What to work on: Please quote exactly the lines below from the line containing "in imported if" to the line containing "SEAM = 0.0006", both lines included, and nothing else.

begin Raw records

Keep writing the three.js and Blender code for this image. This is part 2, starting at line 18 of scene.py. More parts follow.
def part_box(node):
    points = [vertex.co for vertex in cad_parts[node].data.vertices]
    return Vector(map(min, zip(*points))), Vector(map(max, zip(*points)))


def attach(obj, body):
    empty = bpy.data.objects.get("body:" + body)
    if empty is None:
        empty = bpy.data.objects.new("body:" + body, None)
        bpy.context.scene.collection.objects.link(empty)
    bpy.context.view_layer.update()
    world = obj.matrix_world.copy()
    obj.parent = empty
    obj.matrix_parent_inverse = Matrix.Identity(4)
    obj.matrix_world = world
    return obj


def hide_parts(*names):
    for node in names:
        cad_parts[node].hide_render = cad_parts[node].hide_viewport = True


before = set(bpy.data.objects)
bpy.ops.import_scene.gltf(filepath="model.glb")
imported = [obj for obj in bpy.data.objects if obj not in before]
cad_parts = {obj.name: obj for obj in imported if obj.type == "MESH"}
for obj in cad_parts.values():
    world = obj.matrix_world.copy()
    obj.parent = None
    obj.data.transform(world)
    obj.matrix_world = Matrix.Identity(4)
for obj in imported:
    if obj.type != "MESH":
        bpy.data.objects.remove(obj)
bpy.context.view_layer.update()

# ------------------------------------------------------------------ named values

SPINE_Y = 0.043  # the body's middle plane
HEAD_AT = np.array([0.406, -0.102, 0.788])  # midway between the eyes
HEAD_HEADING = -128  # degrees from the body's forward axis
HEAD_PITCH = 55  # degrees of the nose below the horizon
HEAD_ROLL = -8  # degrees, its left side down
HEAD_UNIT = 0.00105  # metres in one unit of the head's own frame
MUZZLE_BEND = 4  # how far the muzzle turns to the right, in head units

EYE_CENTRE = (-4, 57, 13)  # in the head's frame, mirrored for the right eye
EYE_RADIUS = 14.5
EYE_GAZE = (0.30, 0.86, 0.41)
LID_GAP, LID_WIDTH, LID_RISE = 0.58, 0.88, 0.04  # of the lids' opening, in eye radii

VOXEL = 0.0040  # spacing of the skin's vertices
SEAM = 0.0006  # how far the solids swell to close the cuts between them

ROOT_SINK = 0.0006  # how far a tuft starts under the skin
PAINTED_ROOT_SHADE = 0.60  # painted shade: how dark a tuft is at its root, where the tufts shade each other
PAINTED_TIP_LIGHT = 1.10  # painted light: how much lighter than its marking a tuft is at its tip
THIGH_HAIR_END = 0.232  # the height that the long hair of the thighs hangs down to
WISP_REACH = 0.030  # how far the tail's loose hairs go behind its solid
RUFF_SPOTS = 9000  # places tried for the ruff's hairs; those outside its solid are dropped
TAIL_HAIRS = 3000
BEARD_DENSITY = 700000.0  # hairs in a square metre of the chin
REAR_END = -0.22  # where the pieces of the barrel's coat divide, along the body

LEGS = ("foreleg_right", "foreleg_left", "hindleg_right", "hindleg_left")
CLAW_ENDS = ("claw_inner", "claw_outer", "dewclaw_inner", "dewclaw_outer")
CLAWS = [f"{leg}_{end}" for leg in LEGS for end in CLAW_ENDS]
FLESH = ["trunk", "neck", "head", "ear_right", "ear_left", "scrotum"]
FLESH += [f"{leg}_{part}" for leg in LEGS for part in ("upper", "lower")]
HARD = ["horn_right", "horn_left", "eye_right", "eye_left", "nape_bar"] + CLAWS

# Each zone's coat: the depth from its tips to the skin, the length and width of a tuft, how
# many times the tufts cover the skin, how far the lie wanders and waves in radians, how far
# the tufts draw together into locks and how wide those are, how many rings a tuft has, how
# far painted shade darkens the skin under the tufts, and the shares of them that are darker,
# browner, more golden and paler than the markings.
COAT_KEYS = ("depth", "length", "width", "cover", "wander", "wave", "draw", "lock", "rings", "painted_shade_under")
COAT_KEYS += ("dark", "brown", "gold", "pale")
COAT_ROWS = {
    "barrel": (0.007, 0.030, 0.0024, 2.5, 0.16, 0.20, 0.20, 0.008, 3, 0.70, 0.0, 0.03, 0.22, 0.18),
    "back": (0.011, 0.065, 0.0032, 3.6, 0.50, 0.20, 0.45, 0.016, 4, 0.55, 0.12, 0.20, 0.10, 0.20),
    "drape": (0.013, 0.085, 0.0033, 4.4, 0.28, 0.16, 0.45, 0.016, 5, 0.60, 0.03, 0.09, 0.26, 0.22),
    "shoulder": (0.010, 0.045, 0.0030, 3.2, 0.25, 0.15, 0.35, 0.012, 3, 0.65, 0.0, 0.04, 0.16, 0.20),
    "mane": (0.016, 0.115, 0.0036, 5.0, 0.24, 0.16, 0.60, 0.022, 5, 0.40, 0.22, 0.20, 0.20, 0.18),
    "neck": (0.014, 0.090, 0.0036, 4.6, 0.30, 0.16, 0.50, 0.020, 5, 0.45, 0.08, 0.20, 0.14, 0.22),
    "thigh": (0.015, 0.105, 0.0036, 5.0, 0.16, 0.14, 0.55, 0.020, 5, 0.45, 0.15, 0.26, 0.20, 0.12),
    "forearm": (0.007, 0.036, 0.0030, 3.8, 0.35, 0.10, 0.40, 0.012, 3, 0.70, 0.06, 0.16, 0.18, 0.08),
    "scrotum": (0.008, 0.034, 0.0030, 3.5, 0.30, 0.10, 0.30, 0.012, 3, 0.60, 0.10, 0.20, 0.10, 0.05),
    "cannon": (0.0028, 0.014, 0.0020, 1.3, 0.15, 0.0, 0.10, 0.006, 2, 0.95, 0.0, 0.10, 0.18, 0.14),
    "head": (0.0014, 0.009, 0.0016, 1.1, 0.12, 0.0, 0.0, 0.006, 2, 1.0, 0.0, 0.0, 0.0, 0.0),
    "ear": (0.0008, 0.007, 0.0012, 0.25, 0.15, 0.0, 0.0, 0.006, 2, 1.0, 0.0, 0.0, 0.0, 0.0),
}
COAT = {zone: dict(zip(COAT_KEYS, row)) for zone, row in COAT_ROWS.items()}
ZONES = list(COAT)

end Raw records
begin Raw records

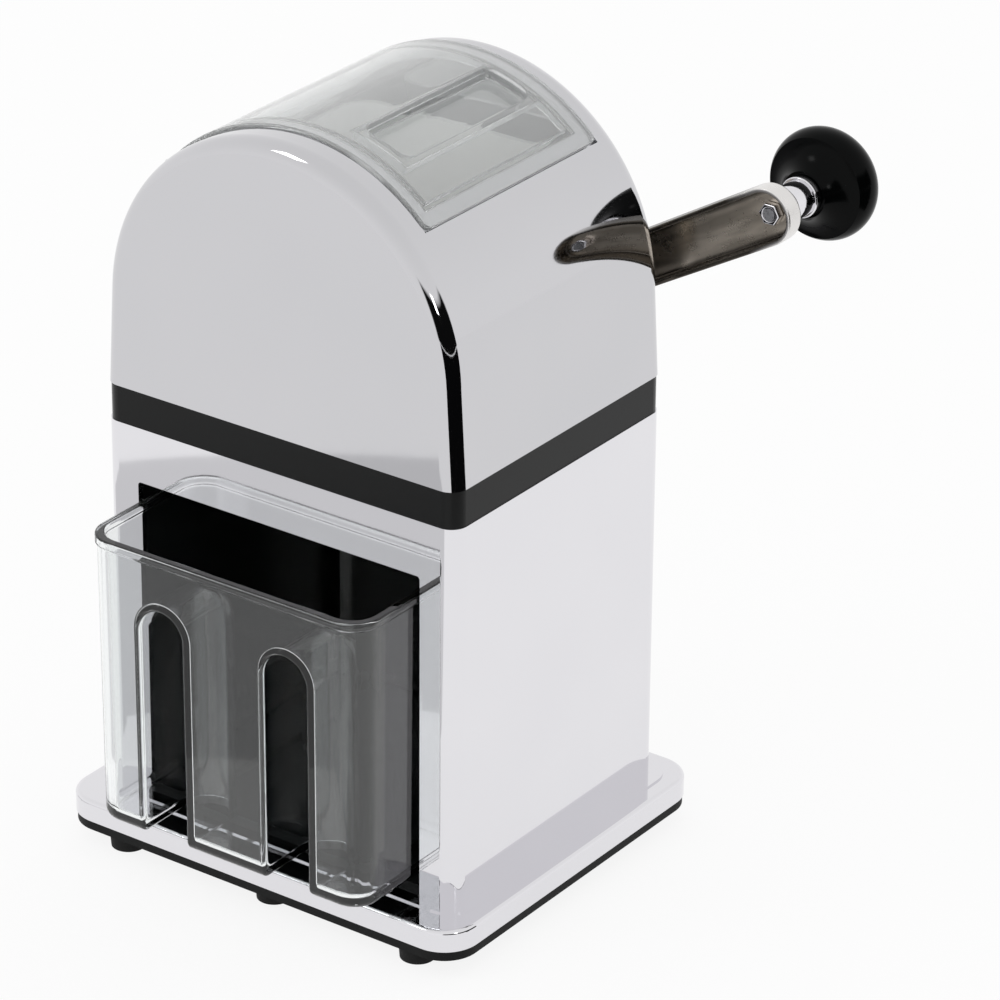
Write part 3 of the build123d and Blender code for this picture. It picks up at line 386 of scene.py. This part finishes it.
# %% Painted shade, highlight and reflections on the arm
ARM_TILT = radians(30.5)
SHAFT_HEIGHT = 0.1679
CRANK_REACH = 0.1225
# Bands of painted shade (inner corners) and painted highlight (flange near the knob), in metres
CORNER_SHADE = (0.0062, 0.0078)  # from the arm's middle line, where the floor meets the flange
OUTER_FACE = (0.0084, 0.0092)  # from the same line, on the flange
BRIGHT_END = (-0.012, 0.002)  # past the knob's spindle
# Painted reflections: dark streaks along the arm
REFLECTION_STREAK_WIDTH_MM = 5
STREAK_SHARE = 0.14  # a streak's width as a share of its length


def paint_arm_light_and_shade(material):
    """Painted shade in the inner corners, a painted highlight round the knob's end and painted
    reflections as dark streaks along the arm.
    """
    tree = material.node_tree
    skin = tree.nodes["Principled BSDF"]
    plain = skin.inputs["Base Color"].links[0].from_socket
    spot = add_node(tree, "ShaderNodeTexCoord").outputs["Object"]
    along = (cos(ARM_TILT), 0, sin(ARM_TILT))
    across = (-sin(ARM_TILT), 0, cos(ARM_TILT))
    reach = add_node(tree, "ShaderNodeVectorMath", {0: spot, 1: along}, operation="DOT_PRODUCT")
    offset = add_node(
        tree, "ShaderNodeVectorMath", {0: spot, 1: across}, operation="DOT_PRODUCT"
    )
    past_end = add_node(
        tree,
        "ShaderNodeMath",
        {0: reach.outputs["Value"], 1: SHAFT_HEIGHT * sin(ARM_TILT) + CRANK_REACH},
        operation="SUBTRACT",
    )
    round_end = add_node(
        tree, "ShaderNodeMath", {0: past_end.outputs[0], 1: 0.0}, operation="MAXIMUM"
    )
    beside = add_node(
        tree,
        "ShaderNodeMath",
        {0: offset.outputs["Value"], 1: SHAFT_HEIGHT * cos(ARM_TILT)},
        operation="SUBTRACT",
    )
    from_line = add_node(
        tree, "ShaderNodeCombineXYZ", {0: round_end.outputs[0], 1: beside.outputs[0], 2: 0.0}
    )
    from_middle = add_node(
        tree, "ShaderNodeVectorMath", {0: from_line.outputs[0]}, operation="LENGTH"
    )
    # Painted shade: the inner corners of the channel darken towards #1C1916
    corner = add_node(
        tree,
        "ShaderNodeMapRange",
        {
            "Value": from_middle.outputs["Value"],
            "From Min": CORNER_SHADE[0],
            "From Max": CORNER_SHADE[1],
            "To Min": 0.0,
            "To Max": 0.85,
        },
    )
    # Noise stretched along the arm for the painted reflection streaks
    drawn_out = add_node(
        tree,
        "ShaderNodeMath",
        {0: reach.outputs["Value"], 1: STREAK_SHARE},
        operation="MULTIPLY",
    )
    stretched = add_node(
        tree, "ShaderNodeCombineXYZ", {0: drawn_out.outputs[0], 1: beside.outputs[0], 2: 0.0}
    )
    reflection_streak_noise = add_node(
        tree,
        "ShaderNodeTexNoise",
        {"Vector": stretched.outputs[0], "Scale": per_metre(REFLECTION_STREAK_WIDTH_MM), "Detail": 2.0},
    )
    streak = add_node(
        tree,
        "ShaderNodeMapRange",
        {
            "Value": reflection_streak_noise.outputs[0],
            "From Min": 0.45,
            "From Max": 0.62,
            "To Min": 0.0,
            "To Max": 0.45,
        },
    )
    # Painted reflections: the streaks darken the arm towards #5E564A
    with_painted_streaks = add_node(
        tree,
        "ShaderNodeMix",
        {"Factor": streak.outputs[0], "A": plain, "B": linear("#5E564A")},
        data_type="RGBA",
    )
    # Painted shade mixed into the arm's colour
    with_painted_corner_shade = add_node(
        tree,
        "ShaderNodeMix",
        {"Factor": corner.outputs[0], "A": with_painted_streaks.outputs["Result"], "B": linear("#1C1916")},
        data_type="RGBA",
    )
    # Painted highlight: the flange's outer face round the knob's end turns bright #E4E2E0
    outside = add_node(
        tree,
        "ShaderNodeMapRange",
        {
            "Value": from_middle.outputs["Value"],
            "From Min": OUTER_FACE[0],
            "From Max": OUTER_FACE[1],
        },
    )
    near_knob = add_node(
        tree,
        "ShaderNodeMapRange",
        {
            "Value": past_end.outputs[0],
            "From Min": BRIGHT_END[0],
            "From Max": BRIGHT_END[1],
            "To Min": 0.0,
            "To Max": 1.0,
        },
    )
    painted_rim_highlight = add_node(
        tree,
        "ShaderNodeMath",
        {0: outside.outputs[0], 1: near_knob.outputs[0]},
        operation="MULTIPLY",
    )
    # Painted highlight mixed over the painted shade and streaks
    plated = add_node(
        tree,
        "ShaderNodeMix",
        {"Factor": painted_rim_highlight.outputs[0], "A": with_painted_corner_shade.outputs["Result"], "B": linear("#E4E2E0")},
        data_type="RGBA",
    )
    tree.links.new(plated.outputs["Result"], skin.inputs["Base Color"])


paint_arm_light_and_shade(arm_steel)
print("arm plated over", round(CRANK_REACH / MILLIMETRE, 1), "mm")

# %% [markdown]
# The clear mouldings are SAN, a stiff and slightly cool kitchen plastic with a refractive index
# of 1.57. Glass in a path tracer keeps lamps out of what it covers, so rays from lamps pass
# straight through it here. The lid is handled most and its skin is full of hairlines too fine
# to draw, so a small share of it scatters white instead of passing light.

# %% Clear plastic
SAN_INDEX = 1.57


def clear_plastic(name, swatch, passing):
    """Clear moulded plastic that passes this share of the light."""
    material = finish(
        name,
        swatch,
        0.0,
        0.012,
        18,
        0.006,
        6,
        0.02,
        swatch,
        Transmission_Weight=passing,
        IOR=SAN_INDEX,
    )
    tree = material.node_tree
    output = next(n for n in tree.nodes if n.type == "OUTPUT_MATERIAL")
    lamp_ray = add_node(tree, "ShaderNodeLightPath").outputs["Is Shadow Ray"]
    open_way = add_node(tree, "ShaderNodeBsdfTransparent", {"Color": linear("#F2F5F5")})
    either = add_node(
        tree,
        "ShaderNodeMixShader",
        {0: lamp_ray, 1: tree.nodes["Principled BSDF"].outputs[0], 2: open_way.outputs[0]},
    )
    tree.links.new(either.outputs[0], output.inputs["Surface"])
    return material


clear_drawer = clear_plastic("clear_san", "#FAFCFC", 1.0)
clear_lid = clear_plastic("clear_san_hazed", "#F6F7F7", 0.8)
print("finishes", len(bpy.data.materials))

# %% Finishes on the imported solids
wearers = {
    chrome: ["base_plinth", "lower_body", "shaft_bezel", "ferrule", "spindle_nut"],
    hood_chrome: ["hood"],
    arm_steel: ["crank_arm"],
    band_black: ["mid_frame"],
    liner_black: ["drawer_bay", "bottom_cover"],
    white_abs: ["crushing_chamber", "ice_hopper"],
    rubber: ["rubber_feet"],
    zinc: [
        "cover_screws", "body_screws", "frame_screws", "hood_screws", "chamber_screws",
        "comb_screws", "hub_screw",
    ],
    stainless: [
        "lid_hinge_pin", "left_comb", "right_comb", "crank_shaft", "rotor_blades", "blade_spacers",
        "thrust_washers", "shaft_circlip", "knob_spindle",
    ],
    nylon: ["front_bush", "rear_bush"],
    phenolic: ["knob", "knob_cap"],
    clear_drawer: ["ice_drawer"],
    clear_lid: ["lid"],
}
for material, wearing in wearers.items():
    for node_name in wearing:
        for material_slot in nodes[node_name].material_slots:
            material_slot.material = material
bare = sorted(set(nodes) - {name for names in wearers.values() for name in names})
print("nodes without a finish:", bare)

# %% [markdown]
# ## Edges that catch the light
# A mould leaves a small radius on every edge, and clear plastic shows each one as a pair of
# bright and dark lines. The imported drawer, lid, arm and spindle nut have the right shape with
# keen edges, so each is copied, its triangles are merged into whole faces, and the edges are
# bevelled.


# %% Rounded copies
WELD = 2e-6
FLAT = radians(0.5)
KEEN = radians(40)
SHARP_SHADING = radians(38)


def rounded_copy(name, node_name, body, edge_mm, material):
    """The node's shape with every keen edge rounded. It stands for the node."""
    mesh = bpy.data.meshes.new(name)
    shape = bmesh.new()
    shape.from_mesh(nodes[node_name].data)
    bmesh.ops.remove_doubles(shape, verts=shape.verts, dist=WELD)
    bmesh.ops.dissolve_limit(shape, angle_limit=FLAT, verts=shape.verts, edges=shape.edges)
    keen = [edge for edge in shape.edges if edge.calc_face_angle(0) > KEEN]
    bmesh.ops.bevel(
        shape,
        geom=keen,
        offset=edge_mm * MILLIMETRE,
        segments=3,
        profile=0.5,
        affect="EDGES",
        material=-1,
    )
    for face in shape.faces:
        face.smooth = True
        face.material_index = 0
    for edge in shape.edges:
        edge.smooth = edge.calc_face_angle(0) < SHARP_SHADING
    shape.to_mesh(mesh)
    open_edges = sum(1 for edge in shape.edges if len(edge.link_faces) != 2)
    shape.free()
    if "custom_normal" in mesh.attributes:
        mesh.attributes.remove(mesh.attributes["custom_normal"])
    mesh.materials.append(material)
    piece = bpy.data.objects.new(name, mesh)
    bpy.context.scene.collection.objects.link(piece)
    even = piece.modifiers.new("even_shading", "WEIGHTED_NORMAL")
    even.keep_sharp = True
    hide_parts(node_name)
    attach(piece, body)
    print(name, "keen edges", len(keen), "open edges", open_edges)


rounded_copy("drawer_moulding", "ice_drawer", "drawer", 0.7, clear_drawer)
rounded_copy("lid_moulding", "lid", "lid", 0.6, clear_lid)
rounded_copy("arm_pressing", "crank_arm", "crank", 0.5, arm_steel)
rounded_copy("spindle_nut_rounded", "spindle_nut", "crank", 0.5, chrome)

end Raw records
begin Raw records

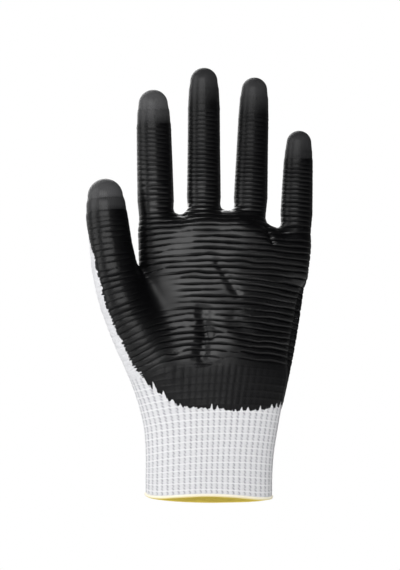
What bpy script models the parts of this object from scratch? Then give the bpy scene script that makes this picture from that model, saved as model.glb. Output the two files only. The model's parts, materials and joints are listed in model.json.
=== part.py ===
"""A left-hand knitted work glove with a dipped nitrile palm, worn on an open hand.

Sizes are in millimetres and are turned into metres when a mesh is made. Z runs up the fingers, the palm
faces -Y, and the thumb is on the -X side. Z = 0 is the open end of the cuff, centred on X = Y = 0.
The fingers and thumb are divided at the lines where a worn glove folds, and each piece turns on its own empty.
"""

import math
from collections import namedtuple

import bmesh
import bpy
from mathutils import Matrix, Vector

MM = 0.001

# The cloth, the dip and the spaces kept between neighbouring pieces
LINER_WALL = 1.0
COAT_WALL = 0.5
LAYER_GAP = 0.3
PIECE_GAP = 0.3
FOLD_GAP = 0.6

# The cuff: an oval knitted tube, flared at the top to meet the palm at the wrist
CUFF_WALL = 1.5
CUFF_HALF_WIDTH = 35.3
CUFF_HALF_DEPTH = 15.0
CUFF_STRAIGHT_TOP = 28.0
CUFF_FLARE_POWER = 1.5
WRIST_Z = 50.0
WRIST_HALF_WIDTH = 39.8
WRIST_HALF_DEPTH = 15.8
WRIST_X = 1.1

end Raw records

Result for this task:
cad_parts = {obj.name: obj for obj in imported if obj.type == "MESH"}
for obj in cad_parts.values():
    world = obj.matrix_world.copy()
    obj.parent = None
    obj.data.transform(world)
    obj.matrix_world = Matrix.Identity(4)
for obj in imported:
    if obj.type != "MESH":
        bpy.data.objects.remove(obj)
bpy.context.view_layer.update()

# ------------------------------------------------------------------ named values

SPINE_Y = 0.043  # the body's middle plane
HEAD_AT = np.array([0.406, -0.102, 0.788])  # midway between the eyes
HEAD_HEADING = -128  # degrees from the body's forward axis
HEAD_PITCH = 55  # degrees of the nose below the horizon
HEAD_ROLL = -8  # degrees, its left side down
HEAD_UNIT = 0.00105  # metres in one unit of the head's own frame
MUZZLE_BEND = 4  # how far the muzzle turns to the right, in head units

EYE_CENTRE = (-4, 57, 13)  # in the head's frame, mirrored for the right eye
EYE_RADIUS = 14.5
EYE_GAZE = (0.30, 0.86, 0.41)
LID_GAP, LID_WIDTH, LID_RISE = 0.58, 0.88, 0.04  # of the lids' opening, in eye radii

VOXEL = 0.0040  # spacing of the skin's vertices
SEAM = 0.0006  # how far the solids swell to close the cuts between them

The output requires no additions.